'The first line of my senior thesis is ...'

May 9, 2018, 12:18 p.m.

Art, war, contraception, economic volatility, "Pirates of the Caribbean" — the senior theses produced by Princeton undergraduates represent their academic interests and personal passions. The first line of each thesis provides an instant glimpse into a year or more worth of research, writing and close collaboration with a faculty adviser.

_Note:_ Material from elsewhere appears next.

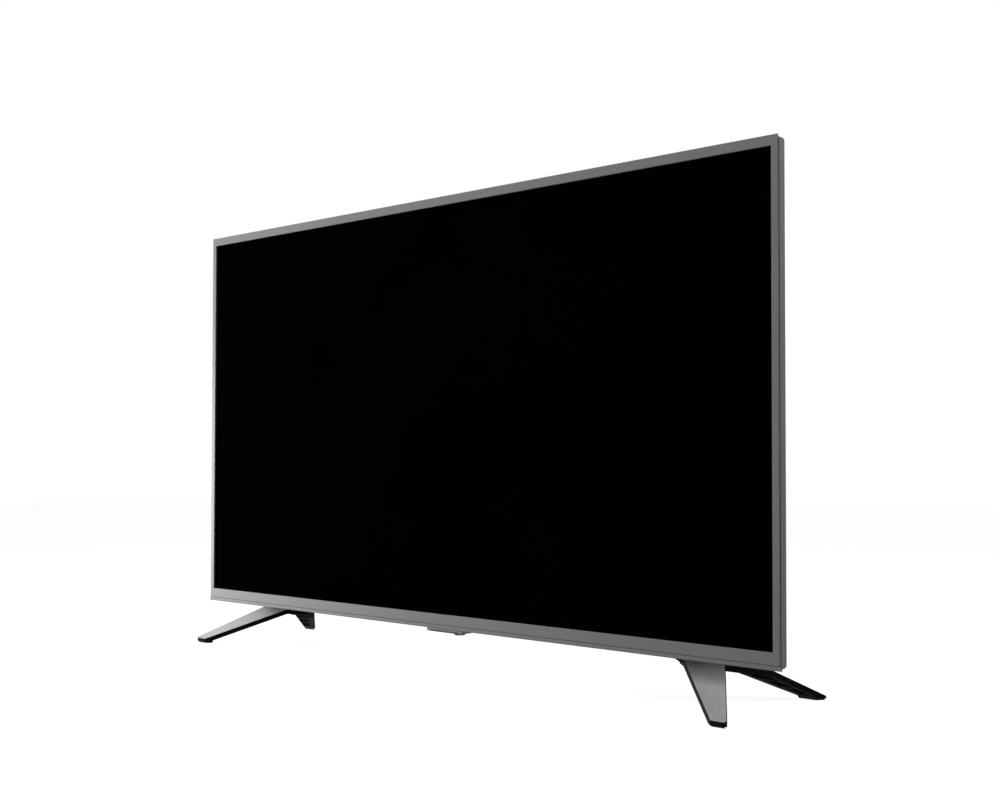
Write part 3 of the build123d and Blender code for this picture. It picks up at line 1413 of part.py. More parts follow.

Over the last few weeks, as seniors completed their theses, the Office of the Dean of Undergraduate Students has recorded and received more than 30 videos of students reading the first line. Check out a selection of their Instagram posts and a transcription of the students' remarks below, and visit their Instagram account, @princeton_odus, to see more.

Hi, I'm Ariana Mirzada. I'm a senior in the Near Eastern studies department, and this is the first line of my thesis: "My interest in the refugee crisis began when I heard of a summer opportunity to work in a Greek refugee camp in the rural town of Katsikas."

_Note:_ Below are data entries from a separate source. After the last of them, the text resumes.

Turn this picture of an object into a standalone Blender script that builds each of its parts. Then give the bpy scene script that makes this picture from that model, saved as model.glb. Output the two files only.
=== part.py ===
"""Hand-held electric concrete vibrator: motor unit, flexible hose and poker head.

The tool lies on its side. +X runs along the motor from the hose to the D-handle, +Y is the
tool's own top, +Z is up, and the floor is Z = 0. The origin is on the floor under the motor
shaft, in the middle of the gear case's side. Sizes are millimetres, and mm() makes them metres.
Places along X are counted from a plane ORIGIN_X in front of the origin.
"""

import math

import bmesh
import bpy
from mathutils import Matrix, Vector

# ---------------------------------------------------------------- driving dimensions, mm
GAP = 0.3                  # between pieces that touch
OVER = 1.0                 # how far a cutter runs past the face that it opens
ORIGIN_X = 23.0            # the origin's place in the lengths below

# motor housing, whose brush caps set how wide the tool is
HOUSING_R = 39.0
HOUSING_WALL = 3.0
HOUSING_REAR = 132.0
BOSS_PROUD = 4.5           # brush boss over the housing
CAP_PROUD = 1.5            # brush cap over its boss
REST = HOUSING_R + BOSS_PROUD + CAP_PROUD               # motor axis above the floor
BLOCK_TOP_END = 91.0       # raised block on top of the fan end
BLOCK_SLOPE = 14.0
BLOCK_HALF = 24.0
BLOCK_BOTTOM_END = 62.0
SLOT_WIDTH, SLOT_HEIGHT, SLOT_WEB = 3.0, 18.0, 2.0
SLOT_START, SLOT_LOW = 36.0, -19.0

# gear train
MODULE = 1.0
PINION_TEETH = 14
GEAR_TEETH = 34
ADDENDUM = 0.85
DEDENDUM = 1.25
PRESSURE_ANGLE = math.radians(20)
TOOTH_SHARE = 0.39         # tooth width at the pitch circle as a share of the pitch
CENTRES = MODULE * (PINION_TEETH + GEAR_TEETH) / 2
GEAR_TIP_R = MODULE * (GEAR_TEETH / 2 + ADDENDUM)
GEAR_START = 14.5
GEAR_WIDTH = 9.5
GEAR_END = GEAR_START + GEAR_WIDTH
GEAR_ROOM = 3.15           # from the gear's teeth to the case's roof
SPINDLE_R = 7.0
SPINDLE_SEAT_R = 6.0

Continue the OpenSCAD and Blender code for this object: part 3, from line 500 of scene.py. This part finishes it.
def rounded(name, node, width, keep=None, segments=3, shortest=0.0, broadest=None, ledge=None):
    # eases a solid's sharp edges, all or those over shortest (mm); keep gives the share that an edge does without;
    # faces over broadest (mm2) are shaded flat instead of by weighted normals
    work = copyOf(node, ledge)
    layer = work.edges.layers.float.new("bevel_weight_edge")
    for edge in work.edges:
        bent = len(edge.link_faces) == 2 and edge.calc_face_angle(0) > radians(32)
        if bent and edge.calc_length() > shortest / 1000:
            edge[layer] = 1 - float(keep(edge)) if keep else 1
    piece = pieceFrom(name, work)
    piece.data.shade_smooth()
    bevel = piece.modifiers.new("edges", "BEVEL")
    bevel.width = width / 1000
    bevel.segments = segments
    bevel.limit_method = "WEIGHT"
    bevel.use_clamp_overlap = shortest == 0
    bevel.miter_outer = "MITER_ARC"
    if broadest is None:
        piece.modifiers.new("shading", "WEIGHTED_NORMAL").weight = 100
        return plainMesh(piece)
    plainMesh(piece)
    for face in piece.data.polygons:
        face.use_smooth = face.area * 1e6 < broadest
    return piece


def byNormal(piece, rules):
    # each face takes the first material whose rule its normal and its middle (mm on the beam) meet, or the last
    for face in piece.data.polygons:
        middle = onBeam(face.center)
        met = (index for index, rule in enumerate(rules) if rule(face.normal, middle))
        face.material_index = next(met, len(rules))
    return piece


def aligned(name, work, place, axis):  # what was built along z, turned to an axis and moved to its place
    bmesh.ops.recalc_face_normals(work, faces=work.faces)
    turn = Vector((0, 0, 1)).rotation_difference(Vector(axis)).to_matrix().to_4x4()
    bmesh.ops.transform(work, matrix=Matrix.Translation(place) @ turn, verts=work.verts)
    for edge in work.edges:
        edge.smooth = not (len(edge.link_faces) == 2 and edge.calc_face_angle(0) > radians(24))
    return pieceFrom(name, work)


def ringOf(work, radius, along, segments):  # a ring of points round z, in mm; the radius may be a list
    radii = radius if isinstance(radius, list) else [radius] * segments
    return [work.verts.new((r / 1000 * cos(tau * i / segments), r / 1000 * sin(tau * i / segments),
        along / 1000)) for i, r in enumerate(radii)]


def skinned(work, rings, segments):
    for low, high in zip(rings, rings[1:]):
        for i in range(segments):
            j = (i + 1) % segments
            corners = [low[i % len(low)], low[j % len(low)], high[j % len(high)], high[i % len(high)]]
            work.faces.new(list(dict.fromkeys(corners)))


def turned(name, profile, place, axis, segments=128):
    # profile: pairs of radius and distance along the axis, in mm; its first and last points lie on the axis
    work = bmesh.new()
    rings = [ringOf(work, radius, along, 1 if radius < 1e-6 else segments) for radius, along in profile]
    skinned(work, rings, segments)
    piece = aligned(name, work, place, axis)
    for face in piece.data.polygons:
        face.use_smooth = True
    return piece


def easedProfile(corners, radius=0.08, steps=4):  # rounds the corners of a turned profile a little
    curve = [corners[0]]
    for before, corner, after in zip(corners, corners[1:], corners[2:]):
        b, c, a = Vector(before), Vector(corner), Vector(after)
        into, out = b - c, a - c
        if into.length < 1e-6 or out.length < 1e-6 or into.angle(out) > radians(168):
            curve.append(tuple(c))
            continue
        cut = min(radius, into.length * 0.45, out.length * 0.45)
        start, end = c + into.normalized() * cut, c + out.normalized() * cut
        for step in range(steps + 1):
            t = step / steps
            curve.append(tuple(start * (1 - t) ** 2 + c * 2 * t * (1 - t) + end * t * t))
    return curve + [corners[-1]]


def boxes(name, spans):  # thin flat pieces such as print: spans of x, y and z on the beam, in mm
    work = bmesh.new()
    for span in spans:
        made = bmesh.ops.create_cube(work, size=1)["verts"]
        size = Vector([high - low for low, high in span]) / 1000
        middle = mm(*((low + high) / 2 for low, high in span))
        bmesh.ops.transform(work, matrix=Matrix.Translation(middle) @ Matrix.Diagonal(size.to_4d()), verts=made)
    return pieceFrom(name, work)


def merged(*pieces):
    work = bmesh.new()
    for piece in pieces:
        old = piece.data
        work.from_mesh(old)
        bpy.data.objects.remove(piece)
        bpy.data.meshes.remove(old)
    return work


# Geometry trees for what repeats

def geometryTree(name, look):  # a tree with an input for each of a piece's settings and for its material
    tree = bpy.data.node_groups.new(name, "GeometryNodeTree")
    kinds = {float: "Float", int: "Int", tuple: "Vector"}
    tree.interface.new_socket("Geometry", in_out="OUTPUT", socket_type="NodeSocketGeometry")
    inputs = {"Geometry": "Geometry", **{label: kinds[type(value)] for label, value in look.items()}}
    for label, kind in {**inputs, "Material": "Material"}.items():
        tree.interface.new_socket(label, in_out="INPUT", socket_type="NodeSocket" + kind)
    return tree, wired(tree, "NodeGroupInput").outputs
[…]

My name is Steven Sobel, and I'm in the ORFE department. The first line of my thesis is, "Within recent years we've seen driverless and electric vehicle technology take tremendous leaps and bounds."

My name is Wilglory Tanjong. I am part of the very first Princeton class to major in African American studies, and the title of my thesis is, "The Case of the Cameroons: Building a Nation from the Remnants of Colonialism." The first line of my thesis is: "Cameroon's history does not begin with colonialism." Boom!

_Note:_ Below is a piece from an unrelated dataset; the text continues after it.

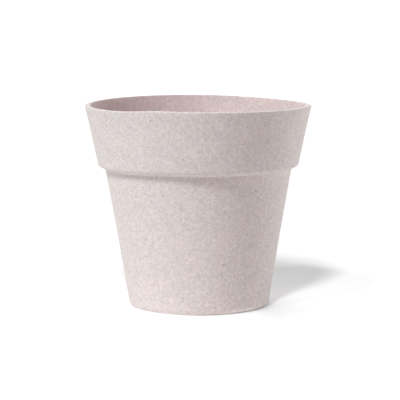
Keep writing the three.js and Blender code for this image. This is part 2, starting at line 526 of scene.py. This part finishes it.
def fibre_composite():
    """Pressed plant fibre in a pale binder: matte, mottled, with dark and pale flecks."""
    material = bpy.data.materials.new("fibre_composite")
    material.use_nodes = True
    nodes = Nodes(material.node_tree)
    coords = nodes.add("ShaderNodeTexCoord").outputs["Object"]

    def cloud(size, detail, low, high):
        """A mottling of that size, spread from 0 to 1."""
        clouds = nodes.add(
            "ShaderNodeTexNoise",
            Vector=coords,
            Scale=1 / size,
            Detail=detail,
            Roughness=NOISE_ROUGHNESS,
        )
        return nodes.ramp(clouds.outputs["Fac"], low, high)

    def layered(colour, mask, strength, over):
        """The colour, with another over it where the mask is, at that strength."""
        return nodes.mix(nodes.math("MULTIPLY", mask, strength), colour, over)

    colour = nodes.mix(cloud(*BLOTCH), PALE_GREY, PALE_PINK)
    colour = layered(colour, cloud(*PATCH), PATCH_SHARE, SHADE)
    grain = cloud(*GRAIN)
    colour = layered(colour, grain, GRAIN_SHARE, SHADE)
    relief = grain
    for spacing, share, radius, turn, stretch, strength, tone in FLECKS:
        mask = flecks(nodes, placed(nodes, coords, turn, stretch), spacing, share, radius)
        colour = layered(colour, mask, strength, tone)
        relief = nodes.math("MULTIPLY_ADD", mask, FLECK_RELIEF, relief)
    # Painted bounce light: the points marked inside get a pinker tint, standing in for the light bounced
    # round within the pot.
    inside = nodes.add("ShaderNodeAttribute", {"attribute_name": "inside"}).outputs["Fac"]
    bounce_tinted = nodes.vector("MULTIPLY", colour, nodes.mix(inside, NO_TINT, INNER_BOUNCE_TINT))
    bump = nodes.add(
        "ShaderNodeBump",
        Strength=RELIEF_STRENGTH,
        Distance=RELIEF_HEIGHT,
        Height=nodes.math("ADD", relief, cloud(*PEEL)),
    )
    shader = nodes.add(
        "ShaderNodeBsdfPrincipled",
        Base_Color=bounce_tinted.outputs[0],
        Roughness=nodes.math("MULTIPLY_ADD", grain, GRAIN_ROUGHNESS, SMOOTHEST),
        IOR=BINDER_IOR,
        Normal=bump.outputs[0],
    )
    nodes.add("ShaderNodeOutputMaterial", Surface=shader.outputs[0])
    return material


# The white floor, which a viewer sees by its own glow and by the lamps. Far out it is plain white.
FLOOR_HALF = 6.0
FLOOR_GAP = 0.02 * MM  # just under the foot, so that the two faces don't lie in one plane
FLOOR_WHITE = 0.92
FLOOR_GLOW = 0.56
NEAR_FLOOR = 0.3  # from here out the floor goes to plain white
FAR_FLOOR = 1.5  # and here it gets there

# The light that the floor throws on the pot: a little everywhere, and more from pools of light
# round the pot. Each pool is its centre, its radius and its strength.
FLOOR_LIGHT = 0.14
POOLS = [
    ((-20 * MM, -90 * MM, 0), 150 * MM, 0.23),
    ((260 * MM, 140 * MM, 0), 160 * MM, 1.6),
    ((-260 * MM, 60 * MM, 0), 160 * MM, 0.8),
]

# Where the floor throws less of it, in the same form: in the pot's shadow, and close to the
# right of the foot, where the floor also bounces less of the lamps' light.
SHADOW_SPOT = ((120 * MM, 40 * MM, 0), 90 * MM, 0.95)
FOOT_SPOT = ((54 * MM, -2 * MM, 0), 26 * MM, 0.55)

# The floor's shade round the foot: a soft one, a thin dark line away from the light, and the
# dark under the pot. Each side is where its ramp starts and where it is full.
CONTACT_RADIUS = 37 * MM
SHADE_REACH = 42 * MM
FRONT_SHADE = 0.36
FRONT_SIDE = (30 * MM, -30 * MM)
RIGHT_SHADE = 0.35
RIGHT_SIDE = (25 * MM, 42 * MM)
LINE_DEPTH = 0.97
LINE_REACH = 2.5 * MM
LINE_SIDE = (-20 * MM, 4 * MM)
BACK_SIDE = (5 * MM, 30 * MM)


def contact_shade(nodes, coords, away):
    """How much of the light the floor loses near the foot: the soft shade and the line."""
    reach = nodes.math("SUBTRACT", away, CONTACT_RADIUS)

    def fading(length):
        """1 at the foot, fading out over that length."""
        return nodes.math("EXPONENT", nodes.math("MULTIPLY", reach, -1 / length))

    axes = nodes.add("ShaderNodeSeparateXYZ", Vector=coords)
    front = nodes.ramp(axes.outputs["Y"], *FRONT_SIDE)
    right = nodes.ramp(axes.outputs["X"], *RIGHT_SIDE)
    depth = nodes.math("MULTIPLY_ADD", right, RIGHT_SHADE, nodes.math("MULTIPLY", front, FRONT_SHADE))
    soft = nodes.math("MULTIPLY", fading(SHADE_REACH), depth)
    lined = nodes.ramp(axes.outputs["X"], *LINE_SIDE)
    lined = nodes.math("MAXIMUM", lined, nodes.ramp(axes.outputs["Y"], *BACK_SIDE))
    line = nodes.math("MINIMUM", nodes.math("MULTIPLY", fading(LINE_REACH), lined), 1.0)
    under = nodes.math("LESS_THAN", reach, 0.0)
    return soft, nodes.math("MULTIPLY", nodes.math("MAXIMUM", line, under), LINE_DEPTH)


def floor_light(nodes, coords):
    """The glow that the floor throws on the pot, and how pale the floor is for bounced light."""

    def spot(centre, radius, strength, start):
        """A soft round spot of that strength, added to start."""
        distance = nodes.vector("DISTANCE", coords, centre).outputs["Value"]
        share = nodes.math("DIVIDE", distance, radius)
        bell = nodes.math("EXPONENT", nodes.product(share, share, -1.0))
        return nodes.math("MULTIPLY_ADD", bell, strength, start)

    def dimmed(centre, radius, strength):
        """1 everywhere, and less by that strength in a soft round spot."""
        return spot(centre, radius, -strength, 1.0)

    light = FLOOR_LIGHT
    for pool in POOLS:
        light = spot(*pool, light)
    pale = dimmed(*FOOT_SPOT)
    return nodes.product(light, dimmed(*SHADOW_SPOT), pale), pale


def floor_paper():
    """White paper that keeps the pot's shadow, and is clear from below, to show the underside."""
    material = bpy.data.materials.new("studio_floor")
    material.use_nodes = True
    nodes = Nodes(material.node_tree)
    seen = nodes.seen()
    unseen = nodes.math("SUBTRACT", 1.0, seen)
    coords = nodes.add("ShaderNodeTexCoord").outputs["Object"]
    away = nodes.vector("LENGTH", coords).outputs["Value"]
    soft, line = contact_shade(nodes, coords, away)
    clear = nodes.math("SUBTRACT", 1.0, nodes.math("MULTIPLY", seen, line))
    light, pale = floor_light(nodes, coords)

    far = nodes.ramp(away, NEAR_FLOOR, FAR_FLOOR)
    shown = nodes.math("MULTIPLY_ADD", far, 1 - FLOOR_GLOW, FLOOR_GLOW)
    shown = nodes.product(shown, seen, clear)
    strength = nodes.math("MULTIPLY_ADD", light, unseen, shown)
    glow = nodes.add("ShaderNodeEmission", Strength=strength).outputs[0]

    lit = nodes.math("SUBTRACT", 1.0, nodes.math("MULTIPLY", seen, soft))
    lit = nodes.product(lit, clear, seen)
    lit = nodes.math("MULTIPLY_ADD", pale, unseen, lit)
    white = nodes.math("MULTIPLY", lit, FLOOR_WHITE)
    paper = nodes.add("ShaderNodeBsdfDiffuse", Color=white).outputs[0]

    above = nodes.two_shaders("ShaderNodeAddShader", paper, glow)
    below = nodes.add("ShaderNodeBsdfTransparent").outputs[0]
    from_below = nodes.add("ShaderNodeNewGeometry").outputs["Backfacing"]
    surface = nodes.two_shaders("ShaderNodeMixShader", above, below, Fac=from_below)
    nodes.add("ShaderNodeOutputMaterial", Surface=surface)
    return material


def make_floor():
    """A square of white floor, just under the pot's foot."""
    mesh = bpy.data.meshes.new("studio_floor")
    turns = ((-1, -1), (1, -1), (1, 1), (-1, 1))
    corners = [(x * FLOOR_HALF, y * FLOOR_HALF, -FLOOR_GAP) for x, y in turns]
    mesh.from_pydata(corners, [], [(0, 1, 2, 3)])
    mesh.materials.append(floor_paper())
    floor = bpy.data.objects.new("studio_floor", mesh)
    bpy.context.scene.collection.objects.link(floor)
    return floor


def make_world():
    """White behind everything, which throws no light of its own on the pot."""
    world = bpy.data.worlds.new("studio")
    bpy.context.scene.world = world
    world.use_nodes = True
    nodes = Nodes(world.node_tree)
    background = nodes.add("ShaderNodeBackground", Color=(1, 1, 1, 1), Strength=nodes.seen())
    nodes.add("ShaderNodeOutputWorld", Surface=background.outputs[0])


PLAIN_TONE = (1, 1, 1)
KEY_TONE = (0.955, 1, 1)  # a little cool
EDGE_TONE = (0.88, 1, 1)  # cooler still, along the left edge
FILL_TONE = (1, 0.91, 0.90)  # a little warm

# The soft boxes: azimuth and elevation in degrees, width and height in metres, power in watts
# and tone. Azimuth 0 is in front, at -Y, and 90 is at +X.
LIGHT_DISTANCE = 5.0
FLOOR_LAMPS = [
    ("floor_key", -9, 43, 0.5, 1.0, 158, PLAIN_TONE),
    ("floor_high_key", -30, 52, 0.5, 0.5, 46, PLAIN_TONE),
]
POT_LAMPS = [
    ("overhead", 0, 88, 1.5, 1.5, 10, PLAIN_TONE),
    ("back_top", 180, 50, 1.5, 1.5, 75, PLAIN_TONE),
    ("left_softbox", -45, 48, 1.2, 1.2, 222, KEY_TONE),
    ("left_front", -45, 22, 1.2, 1.2, 8, KEY_TONE),
    ("left_low", -75, 22, 1.2, 1.2, 17, KEY_TONE),
    ("left_back", -145, 8, 2.5, 2.0, 31, EDGE_TONE),
    ("right_front", 60, 31, 2.5, 2.0, 43, FILL_TONE),
    ("right_back", 118, 3, 3.0, 0.75, 83, KEY_TONE),
]


def soft_light(name, azimuth, elevation, width, height, power, tone, only):
    """A soft box aimed at the pot's middle, and screened off what isn't in the collection given."""
    light = bpy.data.lights.new(name, "AREA")
    light.shape = "RECTANGLE"
    light.size = width
    light.size_y = height
    light.energy = power
    light.color = tone
    lamp = bpy.data.objects.new(name, light)
    turn = math.radians(azimuth)
    rise = math.radians(elevation)
    direction = Vector((math.sin(turn) * math.cos(rise), -math.cos(turn) * math.cos(rise), math.sin(rise)))
    lamp.location = Vector((0, 0, HEIGHT / 2)) + direction * LIGHT_DISTANCE
    lamp.rotation_euler = direction.to_track_quat("Z", "Y").to_euler()
    lamp.light_linking.receiver_collection = only
    lamp.visible_camera = False
    bpy.context.scene.collection.objects.link(lamp)


def light_up(lamps, name, thing):
    """Lights one thing with some lamps of its own."""
    only = bpy.data.collections.new(name)
    only.objects.link(thing)
    for lamp in lamps:
        soft_light(*lamp, only)


# The camera, fitted to the outline of the pot in the photograph. Its lens and sensor are in
# millimetres and its farthest distance in metres, as Blender has them.
CAMERA_AIM = Vector((0.78, 0, 61.08)) * MM
CAMERA_DISTANCE = 1410.4 * MM
CAMERA_PITCH = math.radians(7.199)
CAMERA_ROLL = math.radians(0.202)
CAMERA_LENS = 218.88
SENSOR_WIDTH = 36
FARTHEST_SEEN = 100


def make_camera():
    """The camera, which looks along +Y, a little down."""
    camera = bpy.data.cameras.new("camera")
    camera.sensor_fit = "HORIZONTAL"
    camera.sensor_width = SENSOR_WIDTH
    camera.lens = CAMERA_LENS
    camera.clip_end = FARTHEST_SEEN
    eye = bpy.data.objects.new("camera", camera)
    forward = Vector((0, math.cos(CAMERA_PITCH), -math.sin(CAMERA_PITCH)))
    level = Vector((1, 0, 0))
    upright = level.cross(forward)
    right = level * math.cos(CAMERA_ROLL) - upright * math.sin(CAMERA_ROLL)
    up = upright * math.cos(CAMERA_ROLL) + level * math.sin(CAMERA_ROLL)
    turn = Matrix((right, up, -forward)).transposed()
    eye.matrix_world = Matrix.Translation(CAMERA_AIM - forward * CAMERA_DISTANCE) @ turn.to_4x4()
    bpy.context.scene.collection.objects.link(eye)
    bpy.context.scene.camera = eye


make_camera()
pot = make_pot()
pot.data.materials.append(fibre_composite())
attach(pot, "root")
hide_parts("pot")

floor = make_floor()
make_world()
light_up(FLOOR_LAMPS, "floor_only", floor)
light_up(POT_LAMPS, "pot_only", pot)
bpy.context.scene.view_settings.view_transform = "Standard"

Hi! I'm Nick Wu. I'm a senior in the Woodrow Wilson School, and here's the first line of my thesis: "Introduction: In February 2018, the Chicago Tribune profiled Maryori Urbina-Contreras, a 17-year-old Honduran teenager who had immigrated alone to the United States at the age of 13."

Hi! I'm Zoe. I'm in the chemistry department, and the first line of my thesis is: "Compared with other heteroatoms, fluorine has had a brief but important history in pharmaceutics."

Hi, my name is Matt. I'm a senior in the economics department, and the first line of my thesis is: "When the bitcoin network first went live in 2009, launched by its ingenious but reclusive, pseudonymous creator Satoshi Nakamoto, it did more than just introduce a new payment platform to the world — it created an entirely new field of study."